Les Américains ont obtenu ce qu’ils cherchaient : l’assurance que l’Afghanistan ne serait jamais plus utilisé comme sanctuaire pour des combattants islamistes internationalistes, tels que ceux d’Al Qaïda ou de l’Etat islamique. L’Amérique a arraché aux talibans la promesse que jamais plus son territoire ne serait attaqué depuis l’Afghanistan.

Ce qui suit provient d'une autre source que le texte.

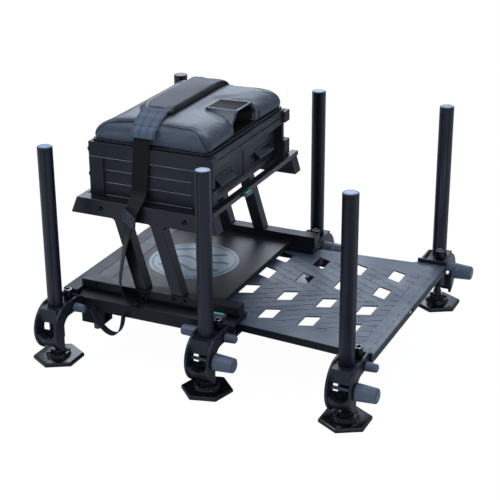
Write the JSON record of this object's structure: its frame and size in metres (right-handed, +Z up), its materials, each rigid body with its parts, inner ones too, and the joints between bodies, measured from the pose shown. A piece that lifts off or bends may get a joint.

J’ai personnellement souvent fréquenté les talibans, avant leur prise de pouvoir (septembre 1996 à Kaboul), pendant l’émirat islamique qu’ils avaient institué (1996-2001), et après leur départ de la capitale, lorsqu’ils se réfugièrent dans les zones tribales pakistanaises : ce ne sont pas des gens fiables. Je ne crois pas une seule seconde qu’ils respecteront leur parole. En 1962, la France s’est montrée naïve à l’égard des rebelles algériens du FLN. L’encre des accords d’Evian était à peine sèche qu’ils les violèrent, massacrant horriblement les harkis. J’ai bien peur que l’Amérique commette le même type d’erreur avec l’Afghanistan.

Les Américains auraient pu pourtant rester à moindre prix en Afghanistan, en conservant par exemple uniquement leur base aérienne de Bagram (30kms au nord-est de Kaboul). La menace de pouvoir devenir la proie permanente de drones, de chasseurs-bombardiers, ou de raids nocturnes de commandos de marine, a fait renoncer plus d’un candidat enturbanné à une chefferie djihadiste. En partant, les Américains ne feront pas que se retirer. Ils retireront aussi leur moral aux 174000 soldats de l’armée nationale afghane.

Quand ils auront reconquis l’intégralité du pouvoir en Afghanistan, les talibans se battront-ils contre les djihadistes internationalistes avec la même détermination que celle qu’a montrée Michael Collins en 1922, contre les indépendantistes irlandais radicaux, qui s’opposaient à son traité avec Londres ? Je ne le crois pas.

Les talibans feront subir à la société afghane émancipée le supplice du lacet de soie chinois : un étranglement inopiné, lent, progressif, définitif.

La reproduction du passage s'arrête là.